The adjustment for the taxes is made on a Statement of Adjustments prepared by the seller’s lawyer. The “Statement of Adjustments” determines the final amount of money due for the sale of the property. It states the cost of the property, less the deposit, and adds in the “unseen” costs. This is usually the property tax adjustments. There may also be costs from adjustments made for security deposits, tenant rents, or condo fees.
Your lawyer sends the entire amount owing on the Agreement of Purchase and Sale to the seller’s lawyer. The seller’s lawyer pays all outstanding financial obligations affecting the property or the Agreement and provides you with evidence that all financial encumbrances have been discharged.
The ownership of land is transferred in Alberta by a “Transfer” title signed by the seller and registered at the Land Titles Office. The Transfer is often registered at Land Titles before the seller is paid because most lenders will not advance any mortgage funds until certain conditions are met. For example, money will only be transferred when the title to the property is in the name of the mortgagee or purchaser. The seller is protected because you sign a “Transfer Back” to the seller in case the mortgage monies are not advanced as expected. The Transfer Back is held by the seller’s lawyer until the mortgage monies are dealt with.

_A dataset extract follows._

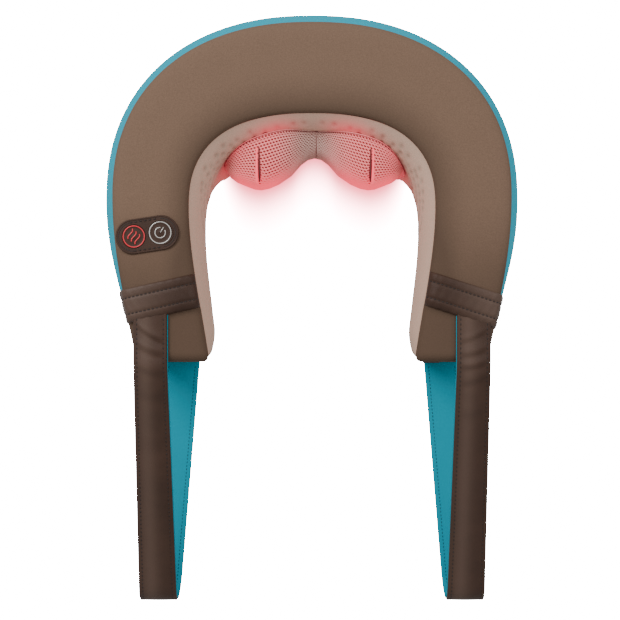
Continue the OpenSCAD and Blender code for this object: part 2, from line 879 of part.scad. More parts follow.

Sometimes the mortgage funds are not paid until after the closing date. If you wish to move in to the property, you must pay interest on the amount of money still owing to the seller. You may also move in as a tenant and pay rent to the seller until the final payment is made for the purchase of the property. You must sign an agreement called a Tenancy-At-Will. The Tenancy-at-Will may require you to vacate the property on 48 hours written notice if the outstanding sum is not paid within a specified amount of time.